Out now on Sony Classical/Legacy

That Glenn Gould was both a child prodigy and a musical genius no one disputes. His brilliance was manifest as early as age 3, at which point he read music and demonstrated absolute pitch. To reach the top echelons of classical music, one pretty much has to be a child prodigy, it seems. The classical bins at your local record store are filled with them: Emanuel Ax, Joshua Bell, Itzhak Perlman, Midori, etc. Yet few have been able to achieve the rock-star status Glenn Gould knew from the start of his career to its finish.


Gould burst onto the scene in 1955 at the age of 22 with his first recording -- Bach's "Goldberg Variations." The youthful vigor with which Gould played Bach was more important than his gorgeous technical proficiency in turning this eccentric, skinny pianist into a pop idol. In this breakthrough recording, we hear 18th century odes to God that were written for the harpsichord instead played on piano with bebop influences by a quirky hipster. It was a breathtakingly original interpretation of Bach (who knew the dowdy old German could swing?), and it helped introduce the great composer's work to the Beat Generation.

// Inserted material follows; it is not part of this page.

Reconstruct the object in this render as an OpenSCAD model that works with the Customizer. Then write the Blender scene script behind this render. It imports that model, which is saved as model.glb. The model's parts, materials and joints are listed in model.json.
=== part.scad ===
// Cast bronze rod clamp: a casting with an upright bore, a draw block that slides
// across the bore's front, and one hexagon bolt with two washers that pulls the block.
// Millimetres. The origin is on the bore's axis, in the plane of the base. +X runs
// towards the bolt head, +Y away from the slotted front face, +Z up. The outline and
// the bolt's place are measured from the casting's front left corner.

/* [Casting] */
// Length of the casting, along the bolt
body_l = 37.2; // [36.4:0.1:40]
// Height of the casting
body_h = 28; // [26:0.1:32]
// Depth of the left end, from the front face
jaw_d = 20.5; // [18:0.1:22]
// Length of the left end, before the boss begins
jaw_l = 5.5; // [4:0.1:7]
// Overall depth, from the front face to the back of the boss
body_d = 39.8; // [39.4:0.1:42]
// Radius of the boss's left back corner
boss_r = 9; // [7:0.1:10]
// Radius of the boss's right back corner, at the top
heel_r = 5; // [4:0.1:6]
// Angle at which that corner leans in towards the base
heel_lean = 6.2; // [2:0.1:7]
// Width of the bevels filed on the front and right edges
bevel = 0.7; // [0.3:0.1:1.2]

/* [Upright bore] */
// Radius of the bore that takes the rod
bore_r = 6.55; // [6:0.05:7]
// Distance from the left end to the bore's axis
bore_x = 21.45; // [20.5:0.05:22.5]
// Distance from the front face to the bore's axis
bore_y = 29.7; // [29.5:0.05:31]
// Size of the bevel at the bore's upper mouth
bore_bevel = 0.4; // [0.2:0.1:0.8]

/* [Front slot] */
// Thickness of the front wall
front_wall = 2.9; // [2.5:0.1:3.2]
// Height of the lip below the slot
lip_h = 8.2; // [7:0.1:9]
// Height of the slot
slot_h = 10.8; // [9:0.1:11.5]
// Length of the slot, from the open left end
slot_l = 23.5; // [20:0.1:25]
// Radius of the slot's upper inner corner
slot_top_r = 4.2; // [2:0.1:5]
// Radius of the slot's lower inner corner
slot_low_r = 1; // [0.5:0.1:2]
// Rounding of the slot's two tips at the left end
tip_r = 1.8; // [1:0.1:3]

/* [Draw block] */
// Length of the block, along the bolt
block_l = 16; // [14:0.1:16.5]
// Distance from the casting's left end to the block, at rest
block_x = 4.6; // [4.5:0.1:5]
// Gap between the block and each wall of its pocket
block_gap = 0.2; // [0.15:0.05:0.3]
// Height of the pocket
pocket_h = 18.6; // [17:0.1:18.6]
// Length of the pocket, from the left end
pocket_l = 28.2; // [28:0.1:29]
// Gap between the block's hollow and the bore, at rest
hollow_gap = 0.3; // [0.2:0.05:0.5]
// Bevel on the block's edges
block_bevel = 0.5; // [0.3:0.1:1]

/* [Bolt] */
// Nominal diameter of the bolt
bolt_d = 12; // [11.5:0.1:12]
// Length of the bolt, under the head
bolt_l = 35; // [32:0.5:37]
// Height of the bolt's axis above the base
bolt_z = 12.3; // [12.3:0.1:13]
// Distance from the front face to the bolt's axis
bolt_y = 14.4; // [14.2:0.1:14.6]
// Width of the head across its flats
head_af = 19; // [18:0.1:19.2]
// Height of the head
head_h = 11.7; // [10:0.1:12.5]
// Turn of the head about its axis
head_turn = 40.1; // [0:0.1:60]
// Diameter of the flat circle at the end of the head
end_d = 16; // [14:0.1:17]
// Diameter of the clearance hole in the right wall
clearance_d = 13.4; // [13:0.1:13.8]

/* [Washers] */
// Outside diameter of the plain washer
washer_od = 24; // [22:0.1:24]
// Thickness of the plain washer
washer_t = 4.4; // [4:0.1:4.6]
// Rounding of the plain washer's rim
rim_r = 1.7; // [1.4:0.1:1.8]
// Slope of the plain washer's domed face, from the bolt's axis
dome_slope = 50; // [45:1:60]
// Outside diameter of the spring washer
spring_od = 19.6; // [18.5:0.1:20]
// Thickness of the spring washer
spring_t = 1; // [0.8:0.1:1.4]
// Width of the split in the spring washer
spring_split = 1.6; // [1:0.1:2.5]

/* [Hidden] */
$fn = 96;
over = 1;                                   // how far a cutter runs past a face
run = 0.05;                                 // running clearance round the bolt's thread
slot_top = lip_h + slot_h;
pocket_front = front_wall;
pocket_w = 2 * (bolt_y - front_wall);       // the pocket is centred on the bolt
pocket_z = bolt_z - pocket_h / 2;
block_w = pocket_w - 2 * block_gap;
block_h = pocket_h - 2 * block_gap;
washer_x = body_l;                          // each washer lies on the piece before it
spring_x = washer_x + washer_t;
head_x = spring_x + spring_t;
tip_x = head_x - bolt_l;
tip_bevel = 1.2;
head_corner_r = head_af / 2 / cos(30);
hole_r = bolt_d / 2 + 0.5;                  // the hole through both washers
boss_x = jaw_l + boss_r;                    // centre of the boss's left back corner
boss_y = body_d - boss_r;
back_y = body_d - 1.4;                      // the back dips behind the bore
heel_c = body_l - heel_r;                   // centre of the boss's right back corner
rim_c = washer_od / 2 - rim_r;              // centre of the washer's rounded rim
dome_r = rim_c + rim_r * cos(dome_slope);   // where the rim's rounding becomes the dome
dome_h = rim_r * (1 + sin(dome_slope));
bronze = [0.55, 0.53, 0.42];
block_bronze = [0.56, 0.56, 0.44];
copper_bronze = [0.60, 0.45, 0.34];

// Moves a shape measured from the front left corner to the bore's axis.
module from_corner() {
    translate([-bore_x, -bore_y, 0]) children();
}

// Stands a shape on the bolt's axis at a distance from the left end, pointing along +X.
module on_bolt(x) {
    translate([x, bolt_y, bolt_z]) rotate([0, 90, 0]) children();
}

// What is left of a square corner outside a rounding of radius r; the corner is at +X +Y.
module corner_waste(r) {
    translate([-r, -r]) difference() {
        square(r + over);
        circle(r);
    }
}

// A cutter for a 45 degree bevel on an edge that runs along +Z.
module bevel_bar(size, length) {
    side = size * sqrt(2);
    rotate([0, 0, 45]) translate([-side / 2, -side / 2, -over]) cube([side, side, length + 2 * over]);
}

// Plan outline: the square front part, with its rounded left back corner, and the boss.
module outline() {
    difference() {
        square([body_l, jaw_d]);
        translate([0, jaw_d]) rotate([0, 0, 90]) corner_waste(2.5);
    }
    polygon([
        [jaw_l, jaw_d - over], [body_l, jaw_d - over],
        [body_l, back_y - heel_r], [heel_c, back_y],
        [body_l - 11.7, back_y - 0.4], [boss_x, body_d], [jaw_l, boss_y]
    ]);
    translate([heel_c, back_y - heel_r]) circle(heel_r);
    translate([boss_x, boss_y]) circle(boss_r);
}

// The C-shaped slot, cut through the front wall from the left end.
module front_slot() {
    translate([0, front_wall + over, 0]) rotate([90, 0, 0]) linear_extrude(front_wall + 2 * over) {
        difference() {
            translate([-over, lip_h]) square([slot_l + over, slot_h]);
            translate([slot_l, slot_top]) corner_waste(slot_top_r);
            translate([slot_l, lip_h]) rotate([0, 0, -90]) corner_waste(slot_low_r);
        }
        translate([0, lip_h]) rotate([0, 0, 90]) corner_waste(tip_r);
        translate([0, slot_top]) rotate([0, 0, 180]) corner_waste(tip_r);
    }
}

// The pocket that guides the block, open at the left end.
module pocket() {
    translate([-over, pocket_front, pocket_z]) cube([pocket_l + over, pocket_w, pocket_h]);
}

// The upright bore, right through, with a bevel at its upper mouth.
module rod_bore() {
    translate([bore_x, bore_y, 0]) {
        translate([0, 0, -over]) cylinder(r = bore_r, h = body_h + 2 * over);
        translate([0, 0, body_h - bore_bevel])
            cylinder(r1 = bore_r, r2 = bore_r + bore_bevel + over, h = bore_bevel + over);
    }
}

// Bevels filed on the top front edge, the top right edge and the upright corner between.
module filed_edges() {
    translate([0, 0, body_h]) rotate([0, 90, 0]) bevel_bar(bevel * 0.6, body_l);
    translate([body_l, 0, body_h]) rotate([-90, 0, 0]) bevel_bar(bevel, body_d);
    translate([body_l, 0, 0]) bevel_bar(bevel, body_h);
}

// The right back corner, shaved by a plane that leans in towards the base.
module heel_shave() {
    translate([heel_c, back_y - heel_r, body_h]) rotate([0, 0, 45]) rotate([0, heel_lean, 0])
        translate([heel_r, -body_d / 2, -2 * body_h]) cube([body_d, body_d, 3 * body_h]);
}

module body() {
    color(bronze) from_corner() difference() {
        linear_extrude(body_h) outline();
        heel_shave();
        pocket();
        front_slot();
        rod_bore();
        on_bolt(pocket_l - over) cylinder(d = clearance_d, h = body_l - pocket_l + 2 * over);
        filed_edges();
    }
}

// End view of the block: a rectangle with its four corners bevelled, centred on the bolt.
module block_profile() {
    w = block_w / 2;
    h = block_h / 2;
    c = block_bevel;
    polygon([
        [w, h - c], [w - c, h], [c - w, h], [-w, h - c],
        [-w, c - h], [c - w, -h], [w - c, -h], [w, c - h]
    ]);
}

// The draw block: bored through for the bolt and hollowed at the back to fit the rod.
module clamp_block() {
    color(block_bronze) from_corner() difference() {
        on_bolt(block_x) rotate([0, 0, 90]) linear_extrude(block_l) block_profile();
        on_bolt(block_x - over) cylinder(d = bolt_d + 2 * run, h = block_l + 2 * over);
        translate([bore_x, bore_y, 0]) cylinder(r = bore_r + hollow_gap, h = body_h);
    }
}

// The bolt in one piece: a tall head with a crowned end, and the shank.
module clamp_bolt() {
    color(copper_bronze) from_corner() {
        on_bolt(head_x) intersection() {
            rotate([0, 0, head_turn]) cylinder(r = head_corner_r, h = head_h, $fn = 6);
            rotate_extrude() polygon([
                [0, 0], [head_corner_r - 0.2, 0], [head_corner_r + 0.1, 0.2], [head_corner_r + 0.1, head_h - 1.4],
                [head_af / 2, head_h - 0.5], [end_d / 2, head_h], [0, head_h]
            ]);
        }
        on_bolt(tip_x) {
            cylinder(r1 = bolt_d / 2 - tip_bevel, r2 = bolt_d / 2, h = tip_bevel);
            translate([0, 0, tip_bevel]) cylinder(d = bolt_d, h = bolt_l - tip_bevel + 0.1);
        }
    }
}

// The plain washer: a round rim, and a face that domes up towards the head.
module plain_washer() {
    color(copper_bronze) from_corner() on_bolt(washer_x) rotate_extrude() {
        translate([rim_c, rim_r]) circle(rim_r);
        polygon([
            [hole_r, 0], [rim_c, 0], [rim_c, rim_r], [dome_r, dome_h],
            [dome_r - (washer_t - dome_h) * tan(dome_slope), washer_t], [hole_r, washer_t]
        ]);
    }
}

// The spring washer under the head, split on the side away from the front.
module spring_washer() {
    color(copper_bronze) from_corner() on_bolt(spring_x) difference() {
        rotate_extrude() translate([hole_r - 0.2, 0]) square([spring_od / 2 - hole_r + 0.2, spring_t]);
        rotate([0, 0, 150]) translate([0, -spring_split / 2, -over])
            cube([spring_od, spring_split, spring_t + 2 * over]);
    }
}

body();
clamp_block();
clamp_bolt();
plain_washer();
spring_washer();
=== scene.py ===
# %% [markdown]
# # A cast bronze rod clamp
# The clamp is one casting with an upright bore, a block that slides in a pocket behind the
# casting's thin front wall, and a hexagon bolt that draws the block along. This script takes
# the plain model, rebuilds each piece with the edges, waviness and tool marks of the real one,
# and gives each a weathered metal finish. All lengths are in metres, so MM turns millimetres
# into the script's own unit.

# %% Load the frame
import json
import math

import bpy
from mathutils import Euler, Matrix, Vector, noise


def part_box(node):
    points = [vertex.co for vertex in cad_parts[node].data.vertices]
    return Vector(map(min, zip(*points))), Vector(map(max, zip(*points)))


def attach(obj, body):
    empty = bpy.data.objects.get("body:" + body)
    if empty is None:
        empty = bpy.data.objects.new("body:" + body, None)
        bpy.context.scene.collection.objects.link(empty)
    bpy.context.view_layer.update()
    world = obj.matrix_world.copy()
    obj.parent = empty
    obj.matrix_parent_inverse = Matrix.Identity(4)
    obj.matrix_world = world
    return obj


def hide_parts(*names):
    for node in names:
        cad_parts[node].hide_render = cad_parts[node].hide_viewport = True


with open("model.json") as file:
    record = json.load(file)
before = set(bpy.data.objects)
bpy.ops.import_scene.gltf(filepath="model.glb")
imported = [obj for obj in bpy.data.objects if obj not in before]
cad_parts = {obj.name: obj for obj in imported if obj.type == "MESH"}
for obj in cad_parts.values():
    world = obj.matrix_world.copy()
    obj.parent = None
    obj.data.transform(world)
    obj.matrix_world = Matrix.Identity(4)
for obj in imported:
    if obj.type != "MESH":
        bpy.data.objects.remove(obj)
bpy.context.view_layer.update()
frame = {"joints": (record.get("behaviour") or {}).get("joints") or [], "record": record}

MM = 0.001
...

By 1981, however, when Gould made his second recording of the "Variations," he had entirely changed his mind about how Bach should be played. The 48-year-old Gould, who had never rerecorded any piece, returned to the "Variations" primarily because he had come to hate the recording the 22-year-old Gould had made -- not for its technique, but for its interpretation. Bach should not be toyed with in such a disrespectful way, the older Gould believed, and in his new recording he would play Bach with the dignity and respect he thought the master deserved. The differences between the two recordings are striking. At times they sound like two different compositions. In the 1981 version, Gould replaces his fast-paced, swinging 1955 performance with a sober, elegant rendition that would have been much more to the composer's liking. Still, Gould couldn't resist making some changes, like repeating verses, a technique Bach did not approve of.

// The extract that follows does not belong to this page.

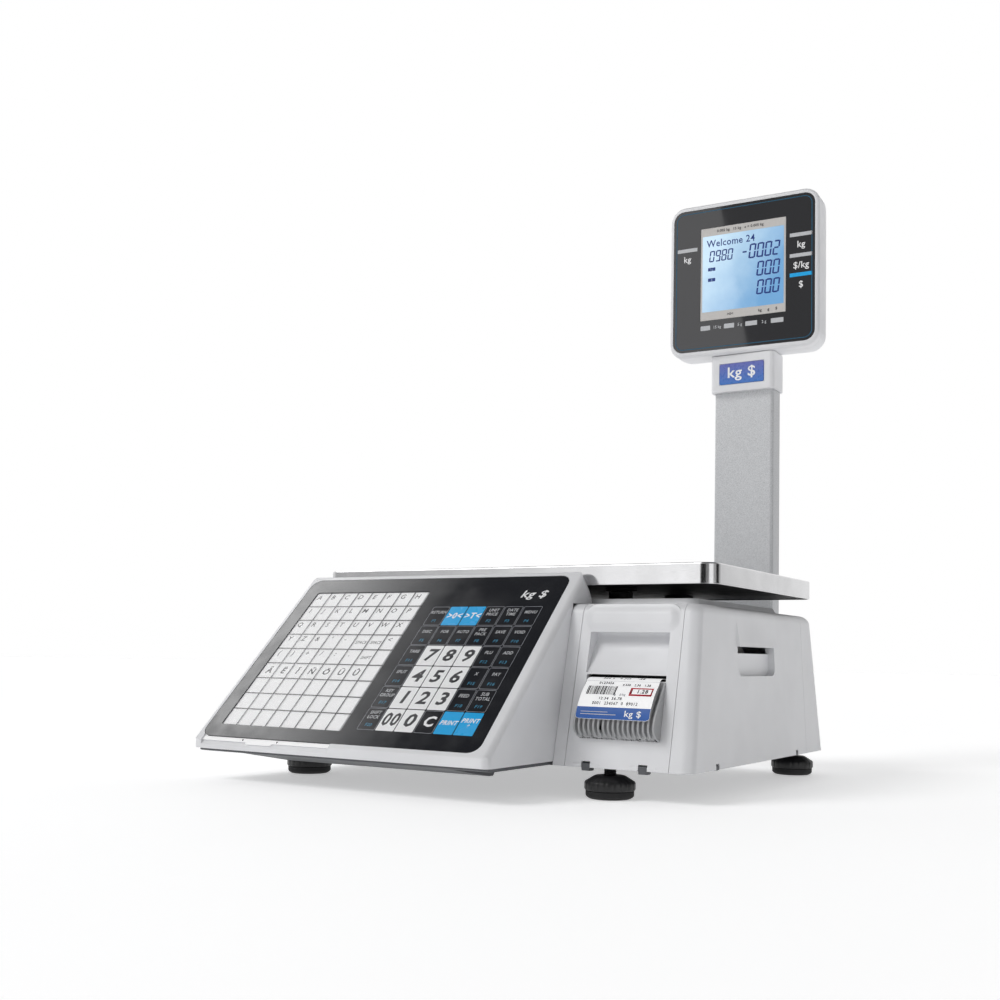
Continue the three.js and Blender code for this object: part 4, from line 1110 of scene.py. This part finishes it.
def overlay_print(raised, thickness):
    """Ink on the key panel, raised above the overlay's face."""
    def place(u, v, lift):
        return (u, *slant_point(v, OVERLAY["top"] + (raised + lift)))
    return Print(place, thickness)


def keypad_overlay():
    outline = soft(spans("keypad_overlay")[0], (0, KEYS_LENGTH), OVERLAY["radius"])
    plate = prism("z", outline, (OVERLAY["under"], OVERLAY["top"]))
    window = prism("z", soft(WINDOW["u"], WINDOW["v"], 2.0), (-5, 5))
    plate = on_slant(cut(plate, window))
    piece("key_overlay", plate, "overlay", replaces=["keypad_overlay"], bevel=0.12)
    film = soft(grown(WINDOW["u"], -0.15), grown(WINDOW["v"], -0.15), 2.0)
    piece("key_window_film", on_slant(prism("z", film, FILM)), "film", bevel=0)


def speed_grid():
    """The mask printed under the clear window: a dark border and the thin lines between the speed keys."""
    mask = overlay_print(FILM[0], 0.1)
    (u0, u1), (v0, v1) = SPEED["u"], SPEED["v"]
    (a, b), (c, d) = WINDOW["u"], WINDOW["v"]
    for us, vs in (((a, b), (c, v0)), ((a, b), (v1, d)), ((a, u0), (v0, v1)), ((u1, b), (v0, v1))):
        mask.rect("overlay", us, vs)
    half = SPEED["line"] / 2
    for i in range(1, SPEED["columns"]):
        u = u0 + (u1 - u0) * i / SPEED["columns"]
        mask.rect("overlay", (u - half, u + half), (v0, v1))
    for j in range(1, SPEED["rows"]):
        v = v0 + (v1 - v0) * j / SPEED["rows"]
        mask.rect("overlay", (u0, u1), (v - half, v + half))
    mask.build("speed_mask", "overlay", "base")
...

The three-disc set, "A State of Wonder: The Complete Goldberg Variations," includes both the 1955 and 1981 recordings, a thick section of liner notes and a third CD containing an interesting and funny interview with Gould as well as some outtakes. It's a great set for fans of Gould or of classical piano in general, as each performance is a true masterpiece, and together they nicely demonstrate how a performer can essentially recompose a work through interpretation.